Oh, is there someone at the White House who wanted the “review” and to be apprised of its “progress”? Who knew! Over the past four years. I vaguely remember President Trump’s saying — incessantly, come to think of it — that what made the lawfare against him treasonously corrupt was that President Biden (or whoever was actually in charge) was directing and monitoring it from the White House — a point to which I was sympathetic, even if the treason stuff was over the top.
To be clear (and anyone who has followed my work through the Biden years will not need clarity — see, e.g., here, here, here, and here), I agree that Smith, Bragg, and James were overzealous and corruptly partisan (Fulton County DA Fani Willis, too). The same is true of the Biden Justice Department’s upper echelon in much of its decision-making about cases involving the Democrats’ political piñatas — in this regard, Bondi includes January 6 defendants, Catholics, parents disturbed about woke indoctrination in the schools, anti-abortion protesters, and whistleblowers who shed light on corrupt Biden-Harris administration practices. Symmetrically — because that is how lawfare necessarily works — the Biden DOJ labored to shield its friends from the punitive wringer they made of the investigative process: It was a good time to be a radical leftist rioter or a Democratic senator whipping up the rowdies on the grounds of the Supreme Court; and if Hunter Biden’s lawyers had been swift enough to play ball when prosecutor David Weiss was trying to bury the cases against him, he’d have beaten the rap and wouldn’t have needed a paternal pardon.
Nevertheless, it does not follow that, because the previous Justice Department was politicized, all of the people it targeted were pure as the driven snow.
Trump engaged in serious misconduct, regardless of whether it was actionable misconduct. My personal favorite of the MAGA arrows I catch on social media these days is along the lines of, “Hey, remember, McCarthy’s the guy who used to say Smith’s documents case against Trump was about real crimes!” Well . . . he still says it and never stopped believing it. The fact that Bragg brought an atrocious case, and that Smith’s election-interference case was ill-conceived, meant neither that all the Trump cases were woven out of whole cloth nor that the election-interference conduct wasn’t impeachable, regardless of whether it was criminally prosecutable. I agree that the majority of the voters — a far thinner one than Trump fans acknowledge — decided that Trump’s misbehavior shouldn’t keep him out of the White House in light of the alternative. That doesn’t mean the misbehavior didn’t happen, or that it wasn’t misbehavior.

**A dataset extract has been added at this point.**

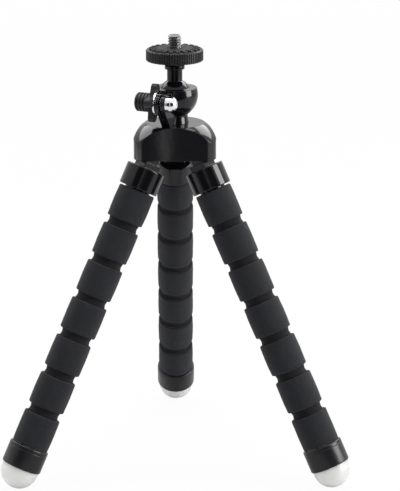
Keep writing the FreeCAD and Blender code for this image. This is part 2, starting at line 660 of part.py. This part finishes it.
def main():
    os.makedirs("parts", exist_ok=True)
    head = [hub_shell, hub_cover, cover_screws, hinge_pins, hinge_washers, head_bolt, ball_cup, ball_liner,
            ball_stem, stem_collar, platform_disc, platform_pad, camera_screw, clamp_bolt, clamp_washer,
            clamp_knob, knob_insert]
    for build in head:
        save(build.__name__, build())
    leg_pieces = {"fitting": leg_fitting(), "core": leg_core(), "cap": leg_cap(), "foot": leg_foot()}
    for number in range(FOAM_COUNT):
        leg_pieces["foam_%d" % (number + 1)] = foam_ring(number)
    for leg, azimuth in enumerate(LEG_AZIMUTHS, start=1):
        for piece in sorted(leg_pieces):
            save("leg_%d_%s" % (leg, piece), on_leg(leg_pieces[piece], azimuth))


main()
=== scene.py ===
"""Looks of a small flexible tripod: foam covered legs, a glossy three-lobed hub and a clamped ball head.

Objects are in metres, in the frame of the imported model: the origin is on the tripod's axis in the
plane of its feet, +Z is up, the rear leg points to +Y and the viewer is towards -Y.
"""
import json
import math

import bmesh
import bpy
from mathutils import Matrix, Vector, noise


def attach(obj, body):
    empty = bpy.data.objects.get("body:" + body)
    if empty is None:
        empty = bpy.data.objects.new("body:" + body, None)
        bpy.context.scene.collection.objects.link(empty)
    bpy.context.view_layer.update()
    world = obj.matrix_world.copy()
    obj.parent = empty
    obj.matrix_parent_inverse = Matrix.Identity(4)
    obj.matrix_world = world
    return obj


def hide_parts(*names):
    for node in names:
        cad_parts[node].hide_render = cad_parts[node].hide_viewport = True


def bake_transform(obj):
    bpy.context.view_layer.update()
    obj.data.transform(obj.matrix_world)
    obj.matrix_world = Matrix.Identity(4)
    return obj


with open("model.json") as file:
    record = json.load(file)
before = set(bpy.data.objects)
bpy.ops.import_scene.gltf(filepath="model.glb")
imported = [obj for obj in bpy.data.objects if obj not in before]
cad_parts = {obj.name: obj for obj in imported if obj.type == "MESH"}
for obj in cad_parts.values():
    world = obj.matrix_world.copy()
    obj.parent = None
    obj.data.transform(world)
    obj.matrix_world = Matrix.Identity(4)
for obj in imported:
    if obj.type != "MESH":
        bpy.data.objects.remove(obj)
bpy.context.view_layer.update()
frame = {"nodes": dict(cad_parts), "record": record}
MM = 0.001

# Legs, with lengths in millimetres
LEG_AZIMUTHS = {1: 90.0, 2: 210.0, 3: 330.0}
LEG_TILT = math.radians(26.8)
HINGE_RHO = 11.8
FOAM_START = 21.35
FOAM_COUNT = 7
FOAM_LENGTH = 16.2
FOAM_PITCH = 19.86
FOAM_RADIUS = 9.2
FOAM_EDGE = 0.9
FOAM_LAST_EDGE = 0.3
FOAM_CROWN = 0.15
TOP_STRETCH = 0.25
NECK_RADIUS = 7.4
NECK_OVERLAP = 1.6
ROUND_STEPS = 96
NECK_STEPS = 64
CAP_START = 157.01
CAP_LENGTH = 11.35
CAP_RADIUS = 9.9
CAP_LINE = 2.1
FOOT_RADIUS = 9.2
FOOT_CENTRE = 169.86
FOOT_BURIED = 2.1
PIN_HEIGHT = FOOT_RADIUS + FOOT_CENTRE * math.cos(LEG_TILT)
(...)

The Mar-a-Lago documents prosecution involved actionable obstruction, even if I would have preferred that it not be charged and believe that, at a minimum, Biden should have pardoned Trump on the classified information charges. Furthermore, hundreds of the J6 defendants — whom President Trump has shamefully pardoned — assaulted cops and damaged property at the Capitol in obstructing a constitutionally mandated joint session of Congress. The facts that the Biden DOJ was oppressive and excessive in its prosecutorial tactics, and that Section1512(c)(2) of the penal code may not have been the right statutory obstruction provision to charge ( a hotly disputed subject we’ll come to later in this series), do not erase the blatant criminality of the riot.
News flash: Pam Bondi now represents the Justice Department — in fact, leads it. It is thus her ethical duty to advance whatever good-faith defense there is of the government’s conduct. If she is just going to spout Trump’s grievances without putting the Justice Department’s response to egregious behavior in context, then she’s engaging in partisan law enforcement, exactly the noxious practice she claims to be rooting out.

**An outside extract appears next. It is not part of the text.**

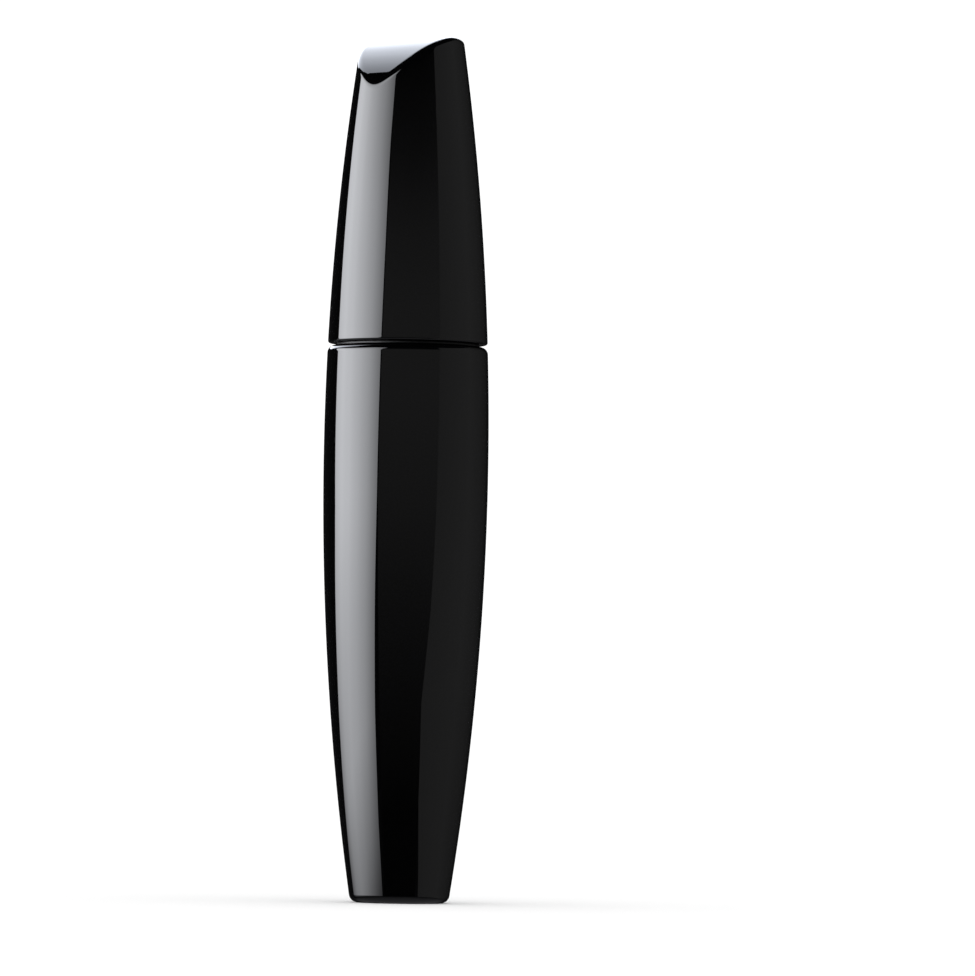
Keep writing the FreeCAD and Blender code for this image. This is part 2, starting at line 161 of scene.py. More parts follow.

Yes, high-ranking policymakers who made dubious charging decisions and otherwise waywardly exercised prosecutorial discretion should be disciplined — suspended, transferred, demoted, or terminated depending on how culpable their behavior was. The Justice Department does not have to prove that one of its officials engaged in a crime in order to take remedial measures. It does, however, have to prove misconduct, and it can’t do that without something about which it used to be unnecessary to remind the Justice Department: the imperative of a quiet, competent, comprehensive investigation that looks at all sides fairly and impartially, and that doesn’t run off at the mouth until it can actually prove something dispositive.
Whatever Bondi’s weaponization directive is, it is not that.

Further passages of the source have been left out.